_REQUIREMENT:_
In the material below, identify each line bearing the word "scene". Reproduce those lines.

_SUPPLIED DATA:_
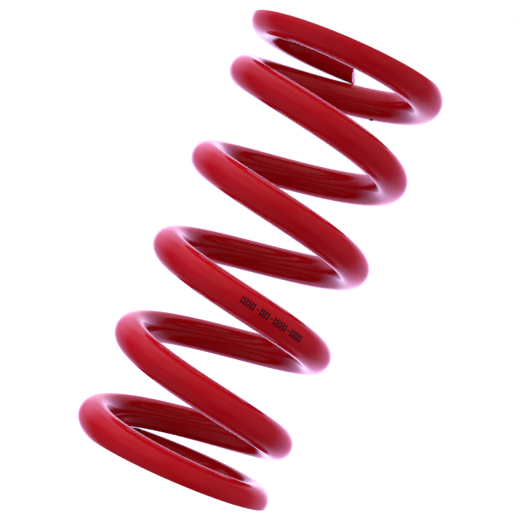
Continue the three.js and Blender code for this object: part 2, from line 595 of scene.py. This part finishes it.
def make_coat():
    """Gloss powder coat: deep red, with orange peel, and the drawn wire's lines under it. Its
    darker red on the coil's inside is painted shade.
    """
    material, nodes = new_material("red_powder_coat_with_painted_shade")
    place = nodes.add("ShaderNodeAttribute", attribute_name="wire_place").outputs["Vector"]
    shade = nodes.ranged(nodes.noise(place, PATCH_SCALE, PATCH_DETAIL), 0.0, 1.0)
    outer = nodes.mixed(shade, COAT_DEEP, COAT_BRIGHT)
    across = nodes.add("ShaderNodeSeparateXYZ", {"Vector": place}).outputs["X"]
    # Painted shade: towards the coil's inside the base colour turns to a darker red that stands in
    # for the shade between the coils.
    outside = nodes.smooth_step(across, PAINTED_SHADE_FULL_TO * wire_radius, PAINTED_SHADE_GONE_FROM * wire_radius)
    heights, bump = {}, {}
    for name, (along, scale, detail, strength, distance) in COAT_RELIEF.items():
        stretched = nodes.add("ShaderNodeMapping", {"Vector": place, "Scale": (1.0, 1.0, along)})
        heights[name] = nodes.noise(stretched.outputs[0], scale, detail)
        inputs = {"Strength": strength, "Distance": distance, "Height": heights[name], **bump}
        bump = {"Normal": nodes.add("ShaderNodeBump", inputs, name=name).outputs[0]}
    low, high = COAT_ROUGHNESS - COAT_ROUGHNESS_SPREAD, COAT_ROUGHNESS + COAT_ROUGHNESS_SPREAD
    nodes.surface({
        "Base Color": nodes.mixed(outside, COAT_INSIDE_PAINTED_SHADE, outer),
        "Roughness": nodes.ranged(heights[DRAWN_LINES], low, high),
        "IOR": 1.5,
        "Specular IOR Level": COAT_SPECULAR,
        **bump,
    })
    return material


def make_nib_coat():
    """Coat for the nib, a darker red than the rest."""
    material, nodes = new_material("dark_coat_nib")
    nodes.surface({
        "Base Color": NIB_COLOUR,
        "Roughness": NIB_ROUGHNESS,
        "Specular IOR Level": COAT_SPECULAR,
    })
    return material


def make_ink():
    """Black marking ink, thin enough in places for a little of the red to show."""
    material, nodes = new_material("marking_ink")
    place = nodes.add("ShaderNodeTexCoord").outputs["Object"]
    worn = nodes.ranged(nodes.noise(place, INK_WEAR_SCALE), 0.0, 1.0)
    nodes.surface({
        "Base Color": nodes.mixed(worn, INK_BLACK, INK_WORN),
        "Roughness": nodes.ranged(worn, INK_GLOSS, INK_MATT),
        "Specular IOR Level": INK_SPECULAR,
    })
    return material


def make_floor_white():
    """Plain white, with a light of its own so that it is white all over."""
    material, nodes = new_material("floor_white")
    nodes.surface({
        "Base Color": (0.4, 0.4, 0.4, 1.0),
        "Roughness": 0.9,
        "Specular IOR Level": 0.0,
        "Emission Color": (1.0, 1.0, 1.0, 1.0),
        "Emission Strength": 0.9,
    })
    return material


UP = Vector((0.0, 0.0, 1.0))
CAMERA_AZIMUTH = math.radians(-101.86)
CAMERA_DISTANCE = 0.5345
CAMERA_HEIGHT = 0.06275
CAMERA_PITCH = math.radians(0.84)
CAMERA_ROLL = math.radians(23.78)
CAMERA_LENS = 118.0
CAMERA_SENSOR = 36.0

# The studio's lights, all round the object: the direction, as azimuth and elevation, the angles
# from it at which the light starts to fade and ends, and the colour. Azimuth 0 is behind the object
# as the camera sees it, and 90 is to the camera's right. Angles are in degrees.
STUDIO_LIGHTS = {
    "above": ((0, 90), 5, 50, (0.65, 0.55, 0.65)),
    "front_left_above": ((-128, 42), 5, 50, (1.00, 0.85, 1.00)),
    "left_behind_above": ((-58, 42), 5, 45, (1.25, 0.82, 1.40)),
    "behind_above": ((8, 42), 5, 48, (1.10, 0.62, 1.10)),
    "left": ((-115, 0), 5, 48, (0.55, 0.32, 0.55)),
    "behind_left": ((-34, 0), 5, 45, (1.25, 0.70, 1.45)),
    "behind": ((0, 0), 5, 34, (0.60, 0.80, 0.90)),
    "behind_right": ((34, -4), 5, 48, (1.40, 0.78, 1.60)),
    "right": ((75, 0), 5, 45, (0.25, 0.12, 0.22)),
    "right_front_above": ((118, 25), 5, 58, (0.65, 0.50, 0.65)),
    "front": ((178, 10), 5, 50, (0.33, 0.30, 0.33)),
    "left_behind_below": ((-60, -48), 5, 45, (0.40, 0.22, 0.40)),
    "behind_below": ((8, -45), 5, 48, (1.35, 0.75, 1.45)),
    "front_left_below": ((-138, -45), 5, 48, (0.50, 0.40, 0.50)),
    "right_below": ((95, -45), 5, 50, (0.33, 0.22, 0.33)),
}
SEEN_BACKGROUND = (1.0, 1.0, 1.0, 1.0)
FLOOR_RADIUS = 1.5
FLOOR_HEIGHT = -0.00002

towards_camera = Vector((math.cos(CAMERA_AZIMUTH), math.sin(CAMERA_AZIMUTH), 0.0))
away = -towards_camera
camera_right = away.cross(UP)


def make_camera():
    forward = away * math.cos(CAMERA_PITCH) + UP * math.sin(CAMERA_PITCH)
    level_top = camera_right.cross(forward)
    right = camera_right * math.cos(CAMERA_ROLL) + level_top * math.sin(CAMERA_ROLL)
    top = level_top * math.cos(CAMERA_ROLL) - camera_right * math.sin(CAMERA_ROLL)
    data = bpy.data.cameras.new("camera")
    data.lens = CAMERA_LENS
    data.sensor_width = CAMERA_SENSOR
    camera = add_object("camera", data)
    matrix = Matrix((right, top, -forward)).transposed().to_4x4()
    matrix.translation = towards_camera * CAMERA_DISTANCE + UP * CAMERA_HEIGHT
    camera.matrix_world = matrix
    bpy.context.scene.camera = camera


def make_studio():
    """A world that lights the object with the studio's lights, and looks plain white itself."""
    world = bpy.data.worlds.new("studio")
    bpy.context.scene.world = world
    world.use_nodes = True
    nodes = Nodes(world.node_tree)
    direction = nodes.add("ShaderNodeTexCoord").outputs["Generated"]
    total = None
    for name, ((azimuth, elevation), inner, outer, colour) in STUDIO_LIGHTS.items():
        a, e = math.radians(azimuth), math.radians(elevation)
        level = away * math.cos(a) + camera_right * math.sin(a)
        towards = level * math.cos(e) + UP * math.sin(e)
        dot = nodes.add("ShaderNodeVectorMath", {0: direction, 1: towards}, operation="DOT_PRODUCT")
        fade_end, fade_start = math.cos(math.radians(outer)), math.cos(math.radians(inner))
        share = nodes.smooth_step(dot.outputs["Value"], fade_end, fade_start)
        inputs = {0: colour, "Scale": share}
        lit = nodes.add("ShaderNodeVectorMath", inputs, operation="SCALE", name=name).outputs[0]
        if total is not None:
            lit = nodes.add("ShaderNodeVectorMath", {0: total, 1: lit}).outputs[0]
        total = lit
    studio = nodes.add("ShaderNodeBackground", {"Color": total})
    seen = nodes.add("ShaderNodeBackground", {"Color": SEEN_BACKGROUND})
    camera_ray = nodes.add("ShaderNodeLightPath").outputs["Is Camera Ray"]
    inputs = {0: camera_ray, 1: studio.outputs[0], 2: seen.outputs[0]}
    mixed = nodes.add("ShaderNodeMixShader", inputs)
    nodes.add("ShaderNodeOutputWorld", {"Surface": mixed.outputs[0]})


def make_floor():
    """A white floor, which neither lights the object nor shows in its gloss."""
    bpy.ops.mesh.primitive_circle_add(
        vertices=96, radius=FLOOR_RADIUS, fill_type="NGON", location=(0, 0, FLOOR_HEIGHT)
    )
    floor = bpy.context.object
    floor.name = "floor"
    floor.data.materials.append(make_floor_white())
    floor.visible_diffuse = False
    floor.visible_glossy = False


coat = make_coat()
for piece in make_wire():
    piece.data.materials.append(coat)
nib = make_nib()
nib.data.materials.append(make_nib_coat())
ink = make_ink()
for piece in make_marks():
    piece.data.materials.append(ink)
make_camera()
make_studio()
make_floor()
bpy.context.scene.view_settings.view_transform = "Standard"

_SOLUTION:_
Continue the three.js and Blender code for this object: part 2, from line 595 of scene.py. This part finishes it.
    bpy.context.scene.camera = camera
    bpy.context.scene.world = world
bpy.context.scene.view_settings.view_transform = "Standard"